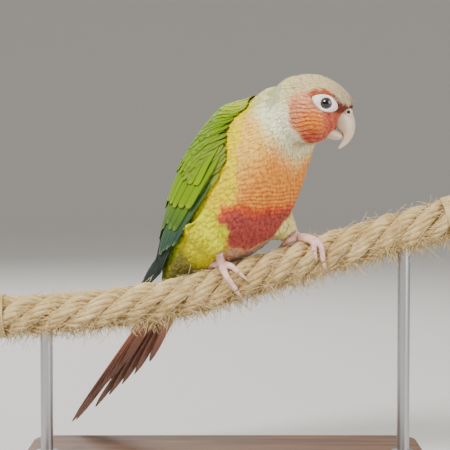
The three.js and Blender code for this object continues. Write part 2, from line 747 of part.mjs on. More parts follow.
const tailSolid = cut(tail(), trunkAir, ropeAir);
add("tail", tailSolid, COLOURS.tail);
for (const [side, s] of Object.entries(eyes)) {
  const folded = cut(wing(s), trunkAir, skullAir, thighAir[side], ropeAir);
  add(`wing_${side}`, folded, COLOURS.wing);
}

// Stand

function stand() {
  const { length, depth, corner, height, edge } = BASE;
  const x = length / 2 - corner;
  const y = depth / 2 - corner;
  const plan = new THREE.Shape();
  plan.absarc(x, y, corner - edge, 0, Math.PI / 2);
  plan.absarc(-x, y, corner - edge, Math.PI / 2, Math.PI);
  plan.absarc(-x, -y, corner - edge, Math.PI, 1.5 * Math.PI);
  plan.absarc(x, -y, corner - edge, 1.5 * Math.PI, 2 * Math.PI);
  const geometry = new THREE.ExtrudeGeometry(plan, {
    depth: height - 2 * edge,
    bevelEnabled: true,
    bevelSize: edge,
    bevelThickness: edge,
    bevelSegments: 1,
    curveSegments: 5,
  }).translate(0, 0, edge);
  return solidOf(geometry);
}

function rod(x) {
  const top = ropeCurve.getPointAt(ropeShareAtX(x)).z;
  const from = BASE.height + GAP;
  const geometry = new THREE.CylinderGeometry(ROD.radius, ROD.radius, top - from, ROD.sides);
  geometry.rotateX(Math.PI / 2).translate(x, 0, (top + from) / 2);
  return cut(solidOf(geometry), ...strandAir);
}

add("stand_base", stand(), COLOURS.wood, 0.5);
add("stand_rod_left", rod(ROD.places[0]), COLOURS.steel, 0.3, 1);
add("stand_rod_right", rod(ROD.places[1]), COLOURS.steel, 0.3, 1);

export default group;
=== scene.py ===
# %% [markdown]
# # A pineapple green-cheeked conure on a rope perch
# A small parrot stands on a short length of thick rope that two rods hold over a wooden board.
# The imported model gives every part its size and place. This lesson dresses it: one skin,
# a coat of overlapping feathers, long wing and tail feathers, bare scaly feet, horn, and twisted yarns.

# %% Load the frame
import math

import bmesh
import bpy
import numpy as np
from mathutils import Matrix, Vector
from mathutils.bvhtree import BVHTree
from mathutils.kdtree import KDTree


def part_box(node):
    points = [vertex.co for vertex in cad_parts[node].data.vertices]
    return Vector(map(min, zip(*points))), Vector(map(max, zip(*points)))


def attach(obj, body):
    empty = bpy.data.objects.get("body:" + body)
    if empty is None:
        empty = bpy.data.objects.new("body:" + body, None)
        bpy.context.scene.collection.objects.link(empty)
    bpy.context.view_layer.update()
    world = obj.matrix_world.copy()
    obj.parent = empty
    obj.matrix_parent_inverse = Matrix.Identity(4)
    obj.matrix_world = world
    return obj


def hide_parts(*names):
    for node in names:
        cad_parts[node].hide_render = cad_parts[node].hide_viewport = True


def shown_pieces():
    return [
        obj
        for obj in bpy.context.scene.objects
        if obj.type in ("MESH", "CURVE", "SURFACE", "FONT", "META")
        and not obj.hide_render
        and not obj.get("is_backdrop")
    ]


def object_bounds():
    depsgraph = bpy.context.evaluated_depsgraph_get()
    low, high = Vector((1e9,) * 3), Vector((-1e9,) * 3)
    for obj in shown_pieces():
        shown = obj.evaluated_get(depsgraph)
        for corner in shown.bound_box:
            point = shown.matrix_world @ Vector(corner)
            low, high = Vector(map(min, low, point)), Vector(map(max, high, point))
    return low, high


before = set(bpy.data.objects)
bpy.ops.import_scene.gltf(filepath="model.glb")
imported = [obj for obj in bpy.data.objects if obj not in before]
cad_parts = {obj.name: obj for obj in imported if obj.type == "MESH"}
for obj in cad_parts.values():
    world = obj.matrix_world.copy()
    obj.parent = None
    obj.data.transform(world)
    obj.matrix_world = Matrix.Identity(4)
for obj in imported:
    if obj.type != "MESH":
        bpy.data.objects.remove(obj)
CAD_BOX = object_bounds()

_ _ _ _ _

• Description of the task: Repeat the material above in full, quoting it exactly.

• Right answer:
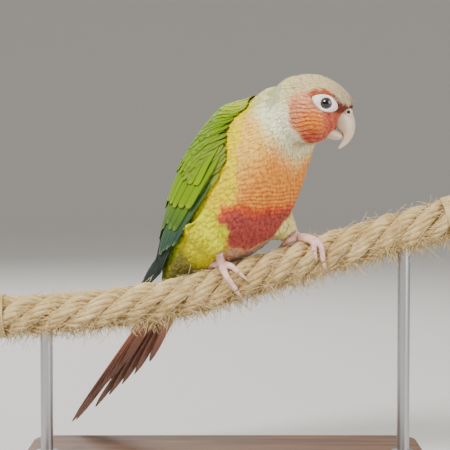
The three.js and Blender code for this object continues. Write part 2, from line 747 of part.mjs on. More parts follow.
const tailSolid = cut(tail(), trunkAir, ropeAir);
add("tail", tailSolid, COLOURS.tail);
for (const [side, s] of Object.entries(eyes)) {
  const folded = cut(wing(s), trunkAir, skullAir, thighAir[side], ropeAir);
  add(`wing_${side}`, folded, COLOURS.wing);
}

// Stand

function stand() {
  const { length, depth, corner, height, edge } = BASE;
  const x = length / 2 - corner;
  const y = depth / 2 - corner;
  const plan = new THREE.Shape();
  plan.absarc(x, y, corner - edge, 0, Math.PI / 2);
  plan.absarc(-x, y, corner - edge, Math.PI / 2, Math.PI);
  plan.absarc(-x, -y, corner - edge, Math.PI, 1.5 * Math.PI);
  plan.absarc(x, -y, corner - edge, 1.5 * Math.PI, 2 * Math.PI);
  const geometry = new THREE.ExtrudeGeometry(plan, {
    depth: height - 2 * edge,
    bevelEnabled: true,
    bevelSize: edge,
    bevelThickness: edge,
    bevelSegments: 1,
    curveSegments: 5,
  }).translate(0, 0, edge);
  return solidOf(geometry);
}

function rod(x) {
  const top = ropeCurve.getPointAt(ropeShareAtX(x)).z;
  const from = BASE.height + GAP;
  const geometry = new THREE.CylinderGeometry(ROD.radius, ROD.radius, top - from, ROD.sides);
  geometry.rotateX(Math.PI / 2).translate(x, 0, (top + from) / 2);
  return cut(solidOf(geometry), ...strandAir);
}

add("stand_base", stand(), COLOURS.wood, 0.5);
add("stand_rod_left", rod(ROD.places[0]), COLOURS.steel, 0.3, 1);
add("stand_rod_right", rod(ROD.places[1]), COLOURS.steel, 0.3, 1);

export default group;
=== scene.py ===
# %% [markdown]
# # A pineapple green-cheeked conure on a rope perch
# A small parrot stands on a short length of thick rope that two rods hold over a wooden board.
# The imported model gives every part its size and place. This lesson dresses it: one skin,
# a coat of overlapping feathers, long wing and tail feathers, bare scaly feet, horn, and twisted yarns.

# %% Load the frame
import math

import bmesh
import bpy
import numpy as np
from mathutils import Matrix, Vector
from mathutils.bvhtree import BVHTree
from mathutils.kdtree import KDTree


def part_box(node):
    points = [vertex.co for vertex in cad_parts[node].data.vertices]
    return Vector(map(min, zip(*points))), Vector(map(max, zip(*points)))


def attach(obj, body):
    empty = bpy.data.objects.get("body:" + body)
    if empty is None:
        empty = bpy.data.objects.new("body:" + body, None)
        bpy.context.scene.collection.objects.link(empty)
    bpy.context.view_layer.update()
    world = obj.matrix_world.copy()
    obj.parent = empty
    obj.matrix_parent_inverse = Matrix.Identity(4)
    obj.matrix_world = world
    return obj


def hide_parts(*names):
    for node in names:
        cad_parts[node].hide_render = cad_parts[node].hide_viewport = True


def shown_pieces():
    return [
        obj
        for obj in bpy.context.scene.objects
        if obj.type in ("MESH", "CURVE", "SURFACE", "FONT", "META")
        and not obj.hide_render
        and not obj.get("is_backdrop")
    ]


def object_bounds():
    depsgraph = bpy.context.evaluated_depsgraph_get()
    low, high = Vector((1e9,) * 3), Vector((-1e9,) * 3)
    for obj in shown_pieces():
        shown = obj.evaluated_get(depsgraph)
        for corner in shown.bound_box:
            point = shown.matrix_world @ Vector(corner)
            low, high = Vector(map(min, low, point)), Vector(map(max, high, point))
    return low, high


before = set(bpy.data.objects)
bpy.ops.import_scene.gltf(filepath="model.glb")
imported = [obj for obj in bpy.data.objects if obj not in before]
cad_parts = {obj.name: obj for obj in imported if obj.type == "MESH"}
for obj in cad_parts.values():
    world = obj.matrix_world.copy()
    obj.parent = None
    obj.data.transform(world)
    obj.matrix_world = Matrix.Identity(4)
for obj in imported:
    if obj.type != "MESH":
        bpy.data.objects.remove(obj)
CAD_BOX = object_bounds()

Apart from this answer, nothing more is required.